Hence the crafting of a land policy which enables the creation of a land market is key to unlocking financing through formal channels. The urgent resolution on the bankability of 99-year leases would enable active participation of the financial institutions in agricultural development;
•Complete mapping of the newly created farming units in order to control disputes over boundaries which distract farmers from productive use of their time. The Ministry of Lands has already began using a new system which relies on the use of modern GPS to map A1 and A2 plots layouts.
This is highly commendable as it enhances the security of tenure of both the A1 and A2 farmers; and
•Cooling off the continuing disruptions and threats to farmers, particularly in the dairy, cattle breeding, horticulture and tobacco sub-sectors.
Van Damme said the EU has been supporting that quest to bring finality to the contentious land reform programme, with financial support so far availed to government to consolidate land reform in a number of key areas.
These include finalising, adopting and implementing land tenure security policies and regulations; reviewing and streamlining land administration and regulations; ending the backlog on land valuation and compensation; reviewing and strengthening dispute resolution systems, structures and procedures; and strengthening the land ministry’s service delivery capacity.
He said valuation of acquired properties including farm inventories for compensation purposes was currently underway.
He hoped there would soon be stakeholder consultations on compensation and valuation, dispute resolution mechanisms and land tenure.
“At this stage, we have mixed results. What is missing at this stage is stakeholder consultation. We need to come up with a commonly agreed methodology for valuation,” he said.
He said government had started talking to farmers protected by bilateral investment protection and promotion agreements (BIPPA) to settle litigation. He said under the current farm occupations, BIPPA protected farms had not been threatened.
Van Damme said it was “clear the momentum we had in Lima has evolved not necessarily in the way we had anticipated”.

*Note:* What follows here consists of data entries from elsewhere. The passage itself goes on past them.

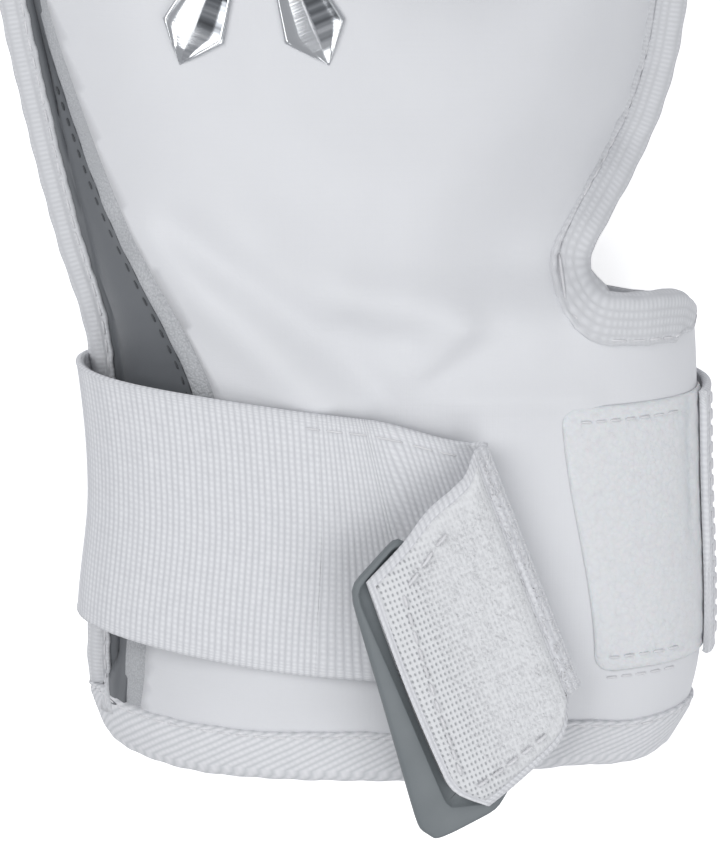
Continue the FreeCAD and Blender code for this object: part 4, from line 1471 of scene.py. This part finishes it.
@dataclass
class WristStrap:
    """Elastic strap: sewn on the thumb side, round the palm, over the back, its end folded back."""

    form: MittForm
    finishes: Finishes
    thick: float = 1.6
    gap: float = 0.4
    lift: float = 2.6
    fold_radius: float = 2.6
    flap_lift: float = 16.0
    fold_top: float = 21.0
    fold_low: float = 39.2
    rib: float = 1.5
    columns: int = 30
    # The folded end's selvages, as p against q, and how far it reaches from the fold, as q against v.
    flap_top: tuple[tuple[float, float], ...] = (
        (0, -26.4), (4.0, -22.6), (12.6, -19.6), (19.0, -15.8), (28.4, -11.6))
    flap_low: tuple[tuple[float, float], ...] = (
        (0, 26.4), (2.4, 31.6), (4.4, 34.2), (7.5, 35.8), (13.1, 37.6), (22.6, 40.4))
    flap_end: tuple[tuple[float, float], ...] = (
        (0, 28.4), (0.4, 29.3), (0.78, 29.0), (0.9, 28.0), (1, 22.6))
    width: float = 52.0
    fold_width: float = 52.8
    mid_station: float = 45.0
    root_angle: float = 14.0
    palm_angle: float = -152.0
    side_angle: float = 177.0
    under_angle: float = 208.0
    meet_angle: float = 100.0
    hook_reach: tuple[float, float] = (0.02, 0.955)
    hook_span: tuple[float, float] = (0.035, 0.975)
    hook_length: float = 30.0
    thread: float = 0.28
    hook_count: int = 2600
    fringe_count: int = 600

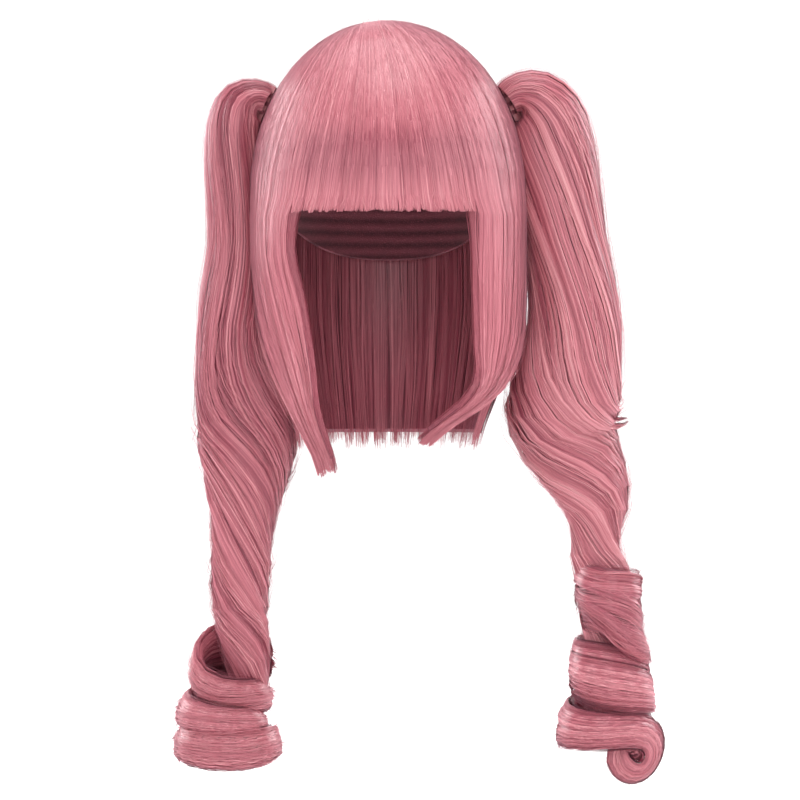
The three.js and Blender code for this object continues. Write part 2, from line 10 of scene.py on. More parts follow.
import bpy
import numpy as np
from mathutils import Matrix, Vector


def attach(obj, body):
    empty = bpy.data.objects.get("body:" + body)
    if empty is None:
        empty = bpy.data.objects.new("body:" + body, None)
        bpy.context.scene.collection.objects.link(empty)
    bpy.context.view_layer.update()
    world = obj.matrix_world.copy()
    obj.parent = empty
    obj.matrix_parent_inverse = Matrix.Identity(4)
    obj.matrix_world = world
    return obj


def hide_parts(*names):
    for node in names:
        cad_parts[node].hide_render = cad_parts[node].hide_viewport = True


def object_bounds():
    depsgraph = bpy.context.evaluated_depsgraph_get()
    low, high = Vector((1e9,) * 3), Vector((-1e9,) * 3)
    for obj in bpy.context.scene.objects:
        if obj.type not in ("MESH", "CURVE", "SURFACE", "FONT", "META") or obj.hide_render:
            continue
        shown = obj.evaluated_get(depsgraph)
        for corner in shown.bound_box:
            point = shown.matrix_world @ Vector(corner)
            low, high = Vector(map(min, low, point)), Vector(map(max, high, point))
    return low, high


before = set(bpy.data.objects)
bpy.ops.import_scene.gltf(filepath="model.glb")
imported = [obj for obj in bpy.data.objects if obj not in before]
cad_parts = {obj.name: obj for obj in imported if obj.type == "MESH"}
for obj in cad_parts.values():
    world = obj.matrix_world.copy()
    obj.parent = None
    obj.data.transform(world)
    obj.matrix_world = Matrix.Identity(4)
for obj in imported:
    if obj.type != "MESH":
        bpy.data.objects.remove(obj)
cad_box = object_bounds()

MM = 0.001

# Sizes that the CAD part has too
HEAD_WIDTH = 152
HEAD_LENGTH = 190
HEAD_RISE = 100
ROUNDNESS = 2.08
CAP_WALL = 1.6
SEAT_GAP = 1.2
SIDE_LOFT = 19.4
FRINGE_LOFT = 11.4
BACK_LOFT = 19.4
CROWN_LOFT = 12.2
WIDEST_DROP = 12
FRINGE_DROP = 11
BACK_DROP = 171
LEFT_LOCK_DROP = 169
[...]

“We’ve not seen much progress. We can’t say that we’ve made progress. The reform process is much slower, re-engagement is much slower,” he said.

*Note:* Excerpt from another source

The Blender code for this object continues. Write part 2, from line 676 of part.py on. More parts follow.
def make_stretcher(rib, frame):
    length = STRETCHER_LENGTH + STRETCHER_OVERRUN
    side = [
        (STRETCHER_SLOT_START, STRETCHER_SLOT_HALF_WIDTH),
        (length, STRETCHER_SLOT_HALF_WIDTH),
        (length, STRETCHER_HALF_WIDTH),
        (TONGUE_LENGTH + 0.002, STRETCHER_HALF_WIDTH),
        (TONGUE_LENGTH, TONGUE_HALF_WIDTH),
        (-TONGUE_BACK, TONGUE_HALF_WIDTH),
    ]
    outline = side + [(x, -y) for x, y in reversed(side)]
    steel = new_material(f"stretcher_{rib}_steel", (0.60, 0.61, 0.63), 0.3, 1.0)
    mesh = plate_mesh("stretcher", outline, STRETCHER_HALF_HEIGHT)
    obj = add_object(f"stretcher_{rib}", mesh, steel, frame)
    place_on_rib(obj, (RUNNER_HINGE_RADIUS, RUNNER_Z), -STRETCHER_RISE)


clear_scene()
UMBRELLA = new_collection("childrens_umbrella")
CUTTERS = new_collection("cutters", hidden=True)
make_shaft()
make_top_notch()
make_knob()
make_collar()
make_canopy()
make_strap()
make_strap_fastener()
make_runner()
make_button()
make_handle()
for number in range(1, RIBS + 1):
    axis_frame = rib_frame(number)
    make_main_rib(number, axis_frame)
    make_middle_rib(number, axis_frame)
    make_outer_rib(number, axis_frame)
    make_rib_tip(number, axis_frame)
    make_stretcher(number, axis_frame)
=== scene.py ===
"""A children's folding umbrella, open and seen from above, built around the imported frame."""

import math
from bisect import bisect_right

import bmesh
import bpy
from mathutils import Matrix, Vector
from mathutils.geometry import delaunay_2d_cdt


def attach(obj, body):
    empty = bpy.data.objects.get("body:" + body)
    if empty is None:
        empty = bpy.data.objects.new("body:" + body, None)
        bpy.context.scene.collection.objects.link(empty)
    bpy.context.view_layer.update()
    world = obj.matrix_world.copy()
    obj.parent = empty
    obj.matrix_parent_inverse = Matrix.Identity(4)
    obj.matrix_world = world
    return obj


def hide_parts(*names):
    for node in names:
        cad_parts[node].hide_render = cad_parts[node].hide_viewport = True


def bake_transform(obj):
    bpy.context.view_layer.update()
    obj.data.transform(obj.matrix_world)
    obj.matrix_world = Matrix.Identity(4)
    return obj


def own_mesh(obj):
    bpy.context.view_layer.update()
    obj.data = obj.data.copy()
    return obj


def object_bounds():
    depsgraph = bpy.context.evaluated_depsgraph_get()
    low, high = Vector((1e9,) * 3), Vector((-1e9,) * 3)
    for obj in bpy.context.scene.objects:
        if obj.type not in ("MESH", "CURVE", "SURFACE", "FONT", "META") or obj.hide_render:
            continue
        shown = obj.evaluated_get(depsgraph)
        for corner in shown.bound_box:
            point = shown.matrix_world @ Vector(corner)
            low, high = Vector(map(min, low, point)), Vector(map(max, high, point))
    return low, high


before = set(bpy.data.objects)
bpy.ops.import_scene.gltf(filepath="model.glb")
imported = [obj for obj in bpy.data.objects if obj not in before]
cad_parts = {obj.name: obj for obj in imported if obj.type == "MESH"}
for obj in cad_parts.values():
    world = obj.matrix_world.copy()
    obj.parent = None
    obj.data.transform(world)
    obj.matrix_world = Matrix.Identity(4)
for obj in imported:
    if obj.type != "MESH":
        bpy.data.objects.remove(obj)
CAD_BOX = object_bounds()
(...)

He said the Lima plan had promised that Zimbabwe would unveil a time-bound reform agenda for effective implementation of reforms, but that has not yet happened.
Asked if the recent repayment of outstanding arrears to the IMF was not a positive step, he said: “It’s a sign of goodwill, but not sufficient.”
He hoped this would be followed by repayment of outstanding debts to the WB and the AfDB.
The IMF reported last month that Zimbabwe settled its overdue financial obligations to the Poverty Reduction and Growth Trust (PRGT) of the IMF on October 20, 2016. It said Zimbabwe had been in continuous arrears since 2001.
To settle these obligations, which amounted to Special Drawing Rights (SDR) 78,3 million or US$107,9 million at the ruling exchange rate, Zimbabwe drew down its SDR holdings kept at the IMF.
“Zimbabwe is now current on all its financial obligations to the IMF,” said the Bretton Woods institution in its statement.
However, it has been explained by the IMF that the settling of overdue obligations does not automatically provide Zimbabwe with access to IMF financing.
Access to IMF resources would first require a decision by the IMF’s executive board to lift the remaining measures imposed on Zimbabwe because of the arrears.
These measures include the declaration of non-cooperation with the IMF made in 2002; the suspension of IMF technical assistance in some areas, which has been progressively lifted since the formation of an inclusive government in 2009; and the removal of Zimbabwe from the list of PRGT-non-eligible countries.
The date for such a board meeting has not yet been set, the IMF has said.
Van Damme said resolution of the land reform programme has the potential to turn around the country’s economic fortunes, pointing out that the sector was still the bedrock of the economy.
He said all EU countries had accepted Zimbabwe’s Lima plan.
“We’ve a common view; we all welcomed Lima,” he said.